Extracts from my life

23rd Dec 2023

The Barber

The barber

Today, I went to see my barber; almost 3 months had passed, but I hadn’t gotten a haircut. I am quite lazy in getting haircuts, and I don’t really like messing with my hair. Pushed by my parents, burdened by the school, and finally, on 23rd December, 2 days before Christmas, I got up and went to get one.

Upon reaching, I saw a new poster on the gate. The one eerily familiar design that hadn’t changed in 12 years of me being there was finally no more. It felt surreal to see something so old yet so new. Whenever I enter that place, it hits me. This sense of nostalgia. It's hard, almost impossible, to do it justice through words, so I’ll talk about the next best thing. I’ll talk to you about how it started, why that shop.

Born and brought up in Punjab till I was a year old, we moved to Gurgaon in search of better livelihood and job opportunities. As far as I can remember, I used to live with my Grandparents. I was quite close to them in my early years of childhood, or at least that's what my partial recall tells me. Being a student of science, I am not falling into the trap of trusting my memories, but I really hope they are true. I remember cuddling with my grandfather; it was quiet, my parents were away for work, my grandmother was working on picking peas out of their pods, and I had a sense of calm after long school hours, just sleeping on his shoulder. Once upon a time, we would go and get a haircut from a nearby shop in Sector 21 called Blue Star. It was one of the only shops in a newly developing market. Currently, it has 3 sides, but as far as I remember, when I was young, it used to have only one, with barren land beside it. Rotary public school in front. That's where I used to go before Ryan and before my current school, but that's a story for another time.

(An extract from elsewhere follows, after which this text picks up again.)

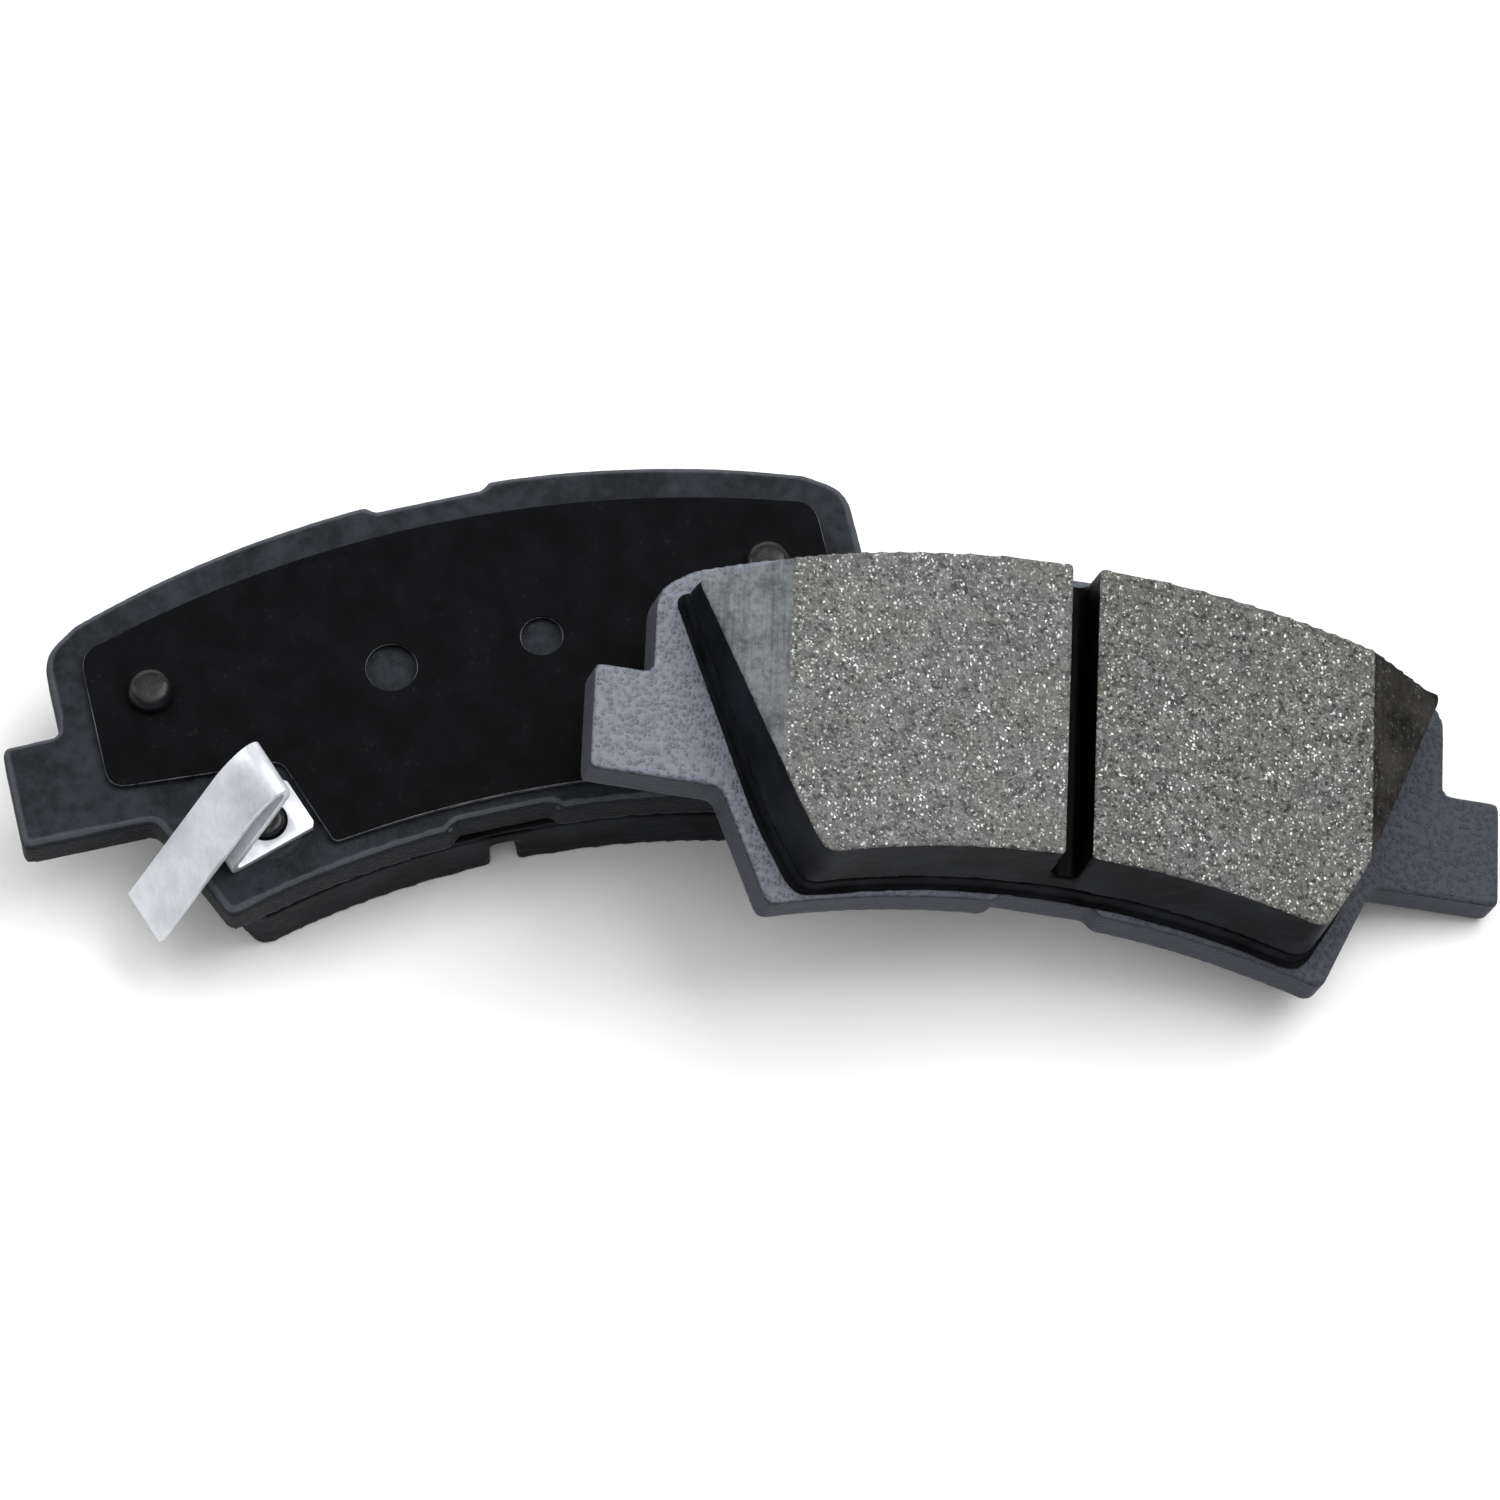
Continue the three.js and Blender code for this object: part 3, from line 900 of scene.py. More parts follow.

I remember seeing this happy barber, content with his life, recently married and had just bought a new shop. He was truly living his dream. We used to go every month, and I would sit on a plank and get a haircut. He was so gentle yet so precise. His hands moved like he was doing some complex surgical procedure. In my 15 years of going to him, I have only been nicked once, that too by my own fruition. My memory is fuzzy after that. I remember after we moved to Sector 22 and bought our own home, my dad used to take me with him to get a haircut. Now I go alone.

In the past 2 years, I hadn’t seen this barber, the owner. I never had the courage to ask around. I didn’t even know his name. I remember him so vividly, yet don’t even know his name. That daunts me. But I never dare to ask. Hadn’t seen him in such a long time; I thought he had sold this shop to someone else. Maybe he had. I don’t know. Underneath, I didn’t care, too. It was transactional, I didn’t think of him in my free time. I didn’t have a strong attachment to him. He was just my barber, but seeing him today, he was anything but. He looked sad, lost in his own thoughts, his world, his dream. He was angry, maybe at the world, maybe at his circumstances. I don’t know. I didn’t ask, I couldn’t. I felt as if I had wronged him somehow; a sense of guilt, as if I was meeting my ex, came over. It's not a romance, and I didn’t romantically like my barber. Why was I so nervous? Another barber got up to take me, he interrupted, “Inka mai kardunga”. Did he remember? Every month for 13 years. I thought he did. How could he not? I just wanted to stay there longer. Don’t know why, I had no reason to. He finished cutting my hair, and the time for trimming the edges came; he instinctively picked up a blade, then as I went to say “Bhaiya …” he said, “ha machine se hi karunga”, kept the blade away, and picked up the shaving machine.

I felt calm. I thought he remembered. Why wouldn’t he? How would he know he had to trim my edges with a shaving machine instead of a blade. He offered to shave my beard. I gladly, almost excitedly, accepted. He was still sad, almost as if he had given up on life. Not a material sadness. A sadness that knew no end. Usually, they had some movies running in the shop, but today, none. He wasn’t singing like usual, and I thought there for 30 minutes. I’ll give him 50 rupees and say Merry Christmas. Ask him if he remembered me, and ask his name. As I went to get up, I gave him a note of 200. He said do you have 50 in change, I said keep it bhaiya; Merry Christmas. He didn’t hear me and as I started walking away, he said, “Haa?”. I said “Rakhlo bhaiya, Christmas aara hai”. He almost panicked, scared, angry and sad and shouted “Thank You!”, he exclaimed. I couldn’t look him back in the eye. I was guilty. I had no reason to be, I just was. I awkwardly exited the store and as I was closing the gate, I saw in his hand the 200 Rupee note. He was just standing there. I had left. Another person to leave him, like the hundreds of barbers he had hired, thousands of people that moved through his shop. I couldn’t get myself yet again to ask his name, ask him what was disturbing him, ask him if he remembered me, ask him if he remembered my granddad. Maybe it will be a mystery after all.

I left, and he stayed, like he always does. like I always do.